The guys he was supposed to talk to were on the west coast (Pacific time) and so Dave paced around, worried, for the entire morning, for the two hours before he could talk to them.
How did the call go? Well, the Warner Brothers lawyers were happy, thanked him up and down. Apparently these guys had used our "research service" to successfully prosecute a copyright case, and thanked us for providing such a wonderful service.
But the thing to know is that in late 1996 the WIPO (World Intellectual Property Organization) was meeting, and they formed a set of International "Internet treaties". Among other things, these treaties required copyright holders to aggressively pursue infringement of copyrighted works online.
So in October, 1996, we received a cease-and-desist from the Harry Fox Agency, representing writers for ASCAP, BMI, and SESAC. Their letter stated that our archive hurt their market for tablature sales (basically, that people wouldn't buy sheet music if it was available on the Internet.)
We had a week or so to respond. I called up some lawyers, and they told us things like these: "Well, let's see, you're at a .edu address, you're providing a research service, and there's not a clear profit motive. You might have a shot, but it will take $500,000 and 5 years of your life to find out, and if you lose it will be incredibly expensive."

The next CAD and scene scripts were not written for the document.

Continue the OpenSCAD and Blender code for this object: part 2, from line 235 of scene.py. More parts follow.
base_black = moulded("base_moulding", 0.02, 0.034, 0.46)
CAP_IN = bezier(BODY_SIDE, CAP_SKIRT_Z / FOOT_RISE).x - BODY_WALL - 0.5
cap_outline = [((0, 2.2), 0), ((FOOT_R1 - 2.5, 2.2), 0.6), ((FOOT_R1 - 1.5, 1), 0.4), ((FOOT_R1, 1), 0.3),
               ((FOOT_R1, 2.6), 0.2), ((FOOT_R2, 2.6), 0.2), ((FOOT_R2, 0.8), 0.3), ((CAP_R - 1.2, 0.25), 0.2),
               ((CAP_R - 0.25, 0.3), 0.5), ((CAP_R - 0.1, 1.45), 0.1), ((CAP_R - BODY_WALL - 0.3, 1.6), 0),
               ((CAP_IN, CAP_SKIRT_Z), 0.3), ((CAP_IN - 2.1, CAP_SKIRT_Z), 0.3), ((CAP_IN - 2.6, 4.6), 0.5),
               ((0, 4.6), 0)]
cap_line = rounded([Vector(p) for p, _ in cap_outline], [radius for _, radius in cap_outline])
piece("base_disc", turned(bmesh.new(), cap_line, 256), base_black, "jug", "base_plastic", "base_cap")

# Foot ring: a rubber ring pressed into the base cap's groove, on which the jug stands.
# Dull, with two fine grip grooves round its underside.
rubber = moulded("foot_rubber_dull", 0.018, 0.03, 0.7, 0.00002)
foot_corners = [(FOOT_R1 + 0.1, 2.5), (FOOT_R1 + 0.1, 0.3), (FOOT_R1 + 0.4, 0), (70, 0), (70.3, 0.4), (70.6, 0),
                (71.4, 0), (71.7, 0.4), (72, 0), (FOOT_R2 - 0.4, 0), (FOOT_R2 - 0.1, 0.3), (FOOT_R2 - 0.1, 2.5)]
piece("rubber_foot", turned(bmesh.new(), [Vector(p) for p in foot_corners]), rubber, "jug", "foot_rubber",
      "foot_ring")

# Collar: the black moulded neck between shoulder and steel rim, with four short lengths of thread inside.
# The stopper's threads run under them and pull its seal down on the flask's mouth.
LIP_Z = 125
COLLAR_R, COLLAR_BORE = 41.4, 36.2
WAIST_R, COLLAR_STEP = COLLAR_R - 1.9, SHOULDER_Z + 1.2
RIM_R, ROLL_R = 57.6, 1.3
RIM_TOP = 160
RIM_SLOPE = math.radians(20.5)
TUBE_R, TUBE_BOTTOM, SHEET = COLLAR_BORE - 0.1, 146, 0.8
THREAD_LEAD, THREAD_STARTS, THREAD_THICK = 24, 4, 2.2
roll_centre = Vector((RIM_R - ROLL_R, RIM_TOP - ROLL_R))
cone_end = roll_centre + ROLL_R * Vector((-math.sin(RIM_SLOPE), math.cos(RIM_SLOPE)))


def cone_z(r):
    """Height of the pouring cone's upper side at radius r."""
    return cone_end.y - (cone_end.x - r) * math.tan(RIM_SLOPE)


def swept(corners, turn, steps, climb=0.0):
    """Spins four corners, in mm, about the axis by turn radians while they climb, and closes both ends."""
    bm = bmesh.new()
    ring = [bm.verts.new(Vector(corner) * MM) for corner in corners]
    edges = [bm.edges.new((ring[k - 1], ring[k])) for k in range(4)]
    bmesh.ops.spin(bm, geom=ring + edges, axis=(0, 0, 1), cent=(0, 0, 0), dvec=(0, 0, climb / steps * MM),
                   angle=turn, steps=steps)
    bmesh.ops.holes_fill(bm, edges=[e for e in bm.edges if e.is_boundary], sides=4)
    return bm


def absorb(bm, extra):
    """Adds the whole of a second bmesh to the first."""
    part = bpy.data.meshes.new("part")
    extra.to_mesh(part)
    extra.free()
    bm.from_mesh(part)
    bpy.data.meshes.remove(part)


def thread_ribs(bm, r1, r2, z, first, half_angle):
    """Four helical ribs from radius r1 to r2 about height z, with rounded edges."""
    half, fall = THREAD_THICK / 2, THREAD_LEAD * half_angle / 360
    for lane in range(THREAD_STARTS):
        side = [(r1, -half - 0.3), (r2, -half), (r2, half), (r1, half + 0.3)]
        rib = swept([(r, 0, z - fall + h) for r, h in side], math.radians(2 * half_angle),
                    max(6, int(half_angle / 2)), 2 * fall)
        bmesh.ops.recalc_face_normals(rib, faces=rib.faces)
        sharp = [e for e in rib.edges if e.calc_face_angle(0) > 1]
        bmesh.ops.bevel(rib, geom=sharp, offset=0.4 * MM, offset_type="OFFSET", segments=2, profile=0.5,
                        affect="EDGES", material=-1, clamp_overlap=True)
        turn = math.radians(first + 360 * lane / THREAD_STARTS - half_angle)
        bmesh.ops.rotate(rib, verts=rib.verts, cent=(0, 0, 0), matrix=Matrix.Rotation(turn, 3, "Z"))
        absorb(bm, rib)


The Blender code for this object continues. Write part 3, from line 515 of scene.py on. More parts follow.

My uncle, a lawyer in Arizona, took the opportunity to inform me that the reason you never hear "Happy Birthday" in a chain restaurant is because the copyright holders aggressively pursue anyone who tries to perform the song publicly. It seemed like the right time to give up.
But during that next week before we took the service down, a thing happened that I could never figure out.
The search engine became suddenly "broken", and as explanation it provided a cryptic link allowing anyone to download a large TGZ file containing all the lyrics and all the code.
There were 17 full downloads of that file, and I guess this explains why there were quite similar services all over Europe the year after that.